Or, depuis la Deuxième Guerre mondiale, les manœuvres EU en terre étrangère devront être scrutées depuis cet angle aussi, car les tactiques rodées en Corée, au Viet Nam, en Ukraine ont ensuite pu être appliquées avec succès tant contre les peuples « amis » de l’OTAN qu’à l’intérieur des EU.3
Commençons avec le célèbre Policy Planning Staff Memorandum (PPSM)4 en date du 4 mai 1948 rédigé par l’Ambassadeur George Kennan, et intitulé The Inauguration of Organised Political Warfare. (À la fin de sa vie, Kennan ayant exprimé son désaccord total avec la politique d’expansion de l’OTAN après 1989, certains ont voulu l’encenser comme grand homme d’État. C’est une opinion. L’essentiel pour l’instant est ailleurs).
Si le document PPSM a été passablement caviardé, l’approche de Kennan, prétextant la menace soviétique, est transparente : la diplomatie classique est pour les mous du genou : « [les EU] sont entravés par notre penchant à rechercher une résolution politique (aux conflits) et par la conviction populaire qu’il y aurait une différence fondamentale entre guerre et paix ». Curieusement, ce n’est pas précisément de cette façon que les Pères fondateurs des EU voyaient leur rôle dans le monde : cf. Proclamation of Neutrality, 1793.
En clair, Kennan assène son Crédo : 1/ pourquoi négocier, lorsque l’on peut obtenir par la force ce que l’on convoite ? 2/ la « paix » n’est que trêve, puisque la haine entre peuples et nations serait le « new normal ».
Ainsi, selon ces vues traduisant des convictions primitives, les relations internationales se réduiraient à un état de guerre perpétuelle, que celle-ci soit larvée ou à grande échelle. Passons sur sa lecture biaisée – ou plutôt méconnaissance complète – des objectifs de Clausewitz, patriote féru d’honneur et qui jamais n’a envisagé l’idée d’une guerre coloniale. En condensé, plus qu’une simple déclaration d’intention la PPSM est un document de travail prônant les opérations secrètes (covert) et de guerrilla, sur lequel Kennan dit avoir travaillé depuis mars 1948, définissant ce qui existera bientôt « dans la structure même du gouvernement des EU » sous la houlette du département d’État.

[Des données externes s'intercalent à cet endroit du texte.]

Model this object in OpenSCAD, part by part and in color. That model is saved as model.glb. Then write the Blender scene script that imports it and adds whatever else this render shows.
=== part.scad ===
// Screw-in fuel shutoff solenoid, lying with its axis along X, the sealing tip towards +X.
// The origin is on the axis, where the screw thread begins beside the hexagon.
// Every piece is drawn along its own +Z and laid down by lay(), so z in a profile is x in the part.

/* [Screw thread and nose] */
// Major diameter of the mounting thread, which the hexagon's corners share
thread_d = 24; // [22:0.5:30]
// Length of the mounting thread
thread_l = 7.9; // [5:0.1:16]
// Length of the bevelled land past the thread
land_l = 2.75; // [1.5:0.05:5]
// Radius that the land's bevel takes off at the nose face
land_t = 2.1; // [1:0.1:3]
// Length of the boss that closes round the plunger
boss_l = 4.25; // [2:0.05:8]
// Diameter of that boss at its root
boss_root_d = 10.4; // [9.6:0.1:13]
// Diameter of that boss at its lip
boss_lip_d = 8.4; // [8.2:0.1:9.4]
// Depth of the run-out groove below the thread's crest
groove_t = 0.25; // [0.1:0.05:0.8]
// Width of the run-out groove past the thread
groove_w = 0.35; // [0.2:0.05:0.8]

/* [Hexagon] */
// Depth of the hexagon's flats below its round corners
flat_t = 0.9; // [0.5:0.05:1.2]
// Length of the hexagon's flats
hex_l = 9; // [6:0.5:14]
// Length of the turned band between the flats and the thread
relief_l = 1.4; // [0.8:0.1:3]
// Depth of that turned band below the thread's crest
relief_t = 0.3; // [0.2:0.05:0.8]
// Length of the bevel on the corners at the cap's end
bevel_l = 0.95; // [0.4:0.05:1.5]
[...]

Il faudra, dit Kennan, un « Board », un directorat unifié pour ces opérations, « un seul homme doit en être le chef » ; la « meilleure couverture » (cover) serait le National Security Council Secretariat, doté d’une ligne directe de commandement depuis le secrétaire d’État (à l’époque, brièvement, George Catlett Marshal, l’un des architectes de l’OTAN) et permettant une étroite collaboration avec l’establishment militaire.
C’est l’Angleterre qui fournit son modèle à Kennan : « le succès et la survie de l’Empire britannique est en partie due au fait que l’Angleterre a su comprendre et mettre en œuvre les principes de la guerre politique ».

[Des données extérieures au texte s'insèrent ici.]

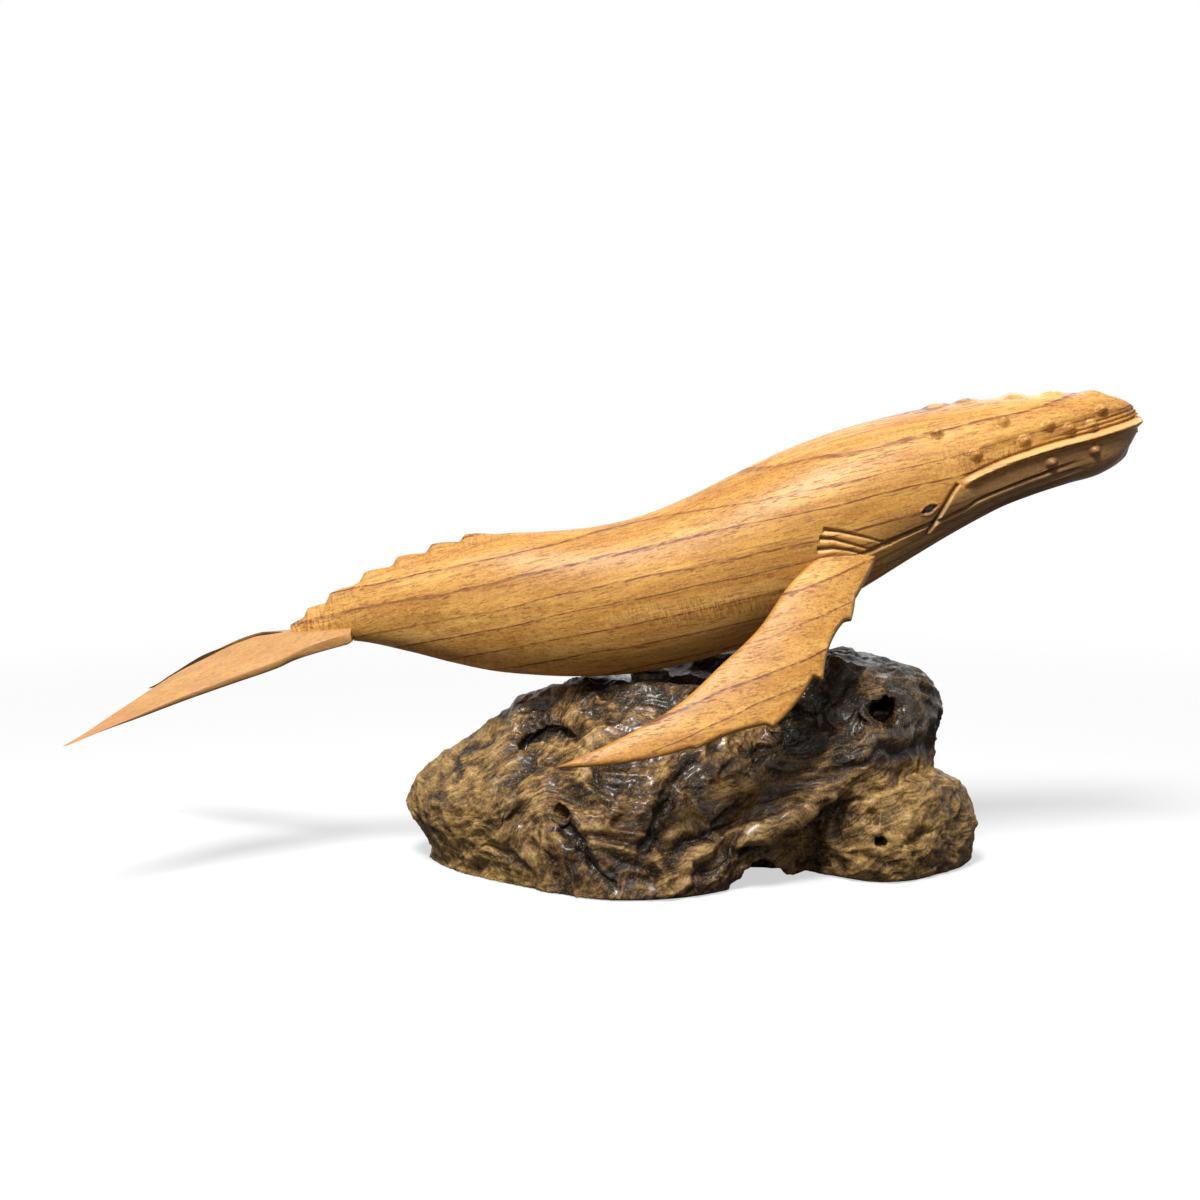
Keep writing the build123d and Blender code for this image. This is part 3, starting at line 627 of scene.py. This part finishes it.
# tail fluke: sections hold share of the half span, leading edge, trailing edge, droop and thickness
fluke = {
    "halfSpan": 65 * mm, "reach": 99 * mm, "droop": 26.6 * mm, "thick": 4.8 * mm,
    "columns": 96, "rows": 520, "sharpFrom": 60, "frontRound": 2.2 * mm, "thinFrom": 17 * mm,
    "backRound": 0.5 * mm, "tipRound": 3 * mm, "edgeBand": 1.2 * mm,
    "sections": [(0.000, 0.150, -0.278, 0.000, 1.00), (0.100, 0.080, -0.370, 0.000, 1.00),
                 (0.200, -0.155, -0.540, 0.160, 0.90), (0.323, -0.268, -0.641, 0.289, 0.80),
                 (0.462, -0.429, -0.717, 0.429, 0.70), (0.615, -0.601, -0.793, 0.586, 0.58),
                 (0.769, -0.757, -0.874, 0.752, 0.46), (0.892, -0.884, -0.934, 0.883, 0.34),
                 (1.000, -0.985, -1.000, 1.000, 0.22)],
}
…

Après une brève introduction toute de parti-pris idéologique, la PPSM se saisit du vif du sujet : les projets que devra entreprendre le Département d’état dans l’immédiat.
Premier projet : établissement de comités dits de « libération ». Devra être formé un « organisme public EU » avec pignon sur rue (overt), mais recevant « ses orientations en secret » (covert guidance and assistance). À travers cet organisme public, des citoyens privés « de confiance » seront chargés de préparer des mouvements nationalistes dans le Bloc soviétique ; encourager la résistance et « représenter le noyau dur des mouvements de libération totalement engagés dans la perspective d’une guerre » (in the event of war).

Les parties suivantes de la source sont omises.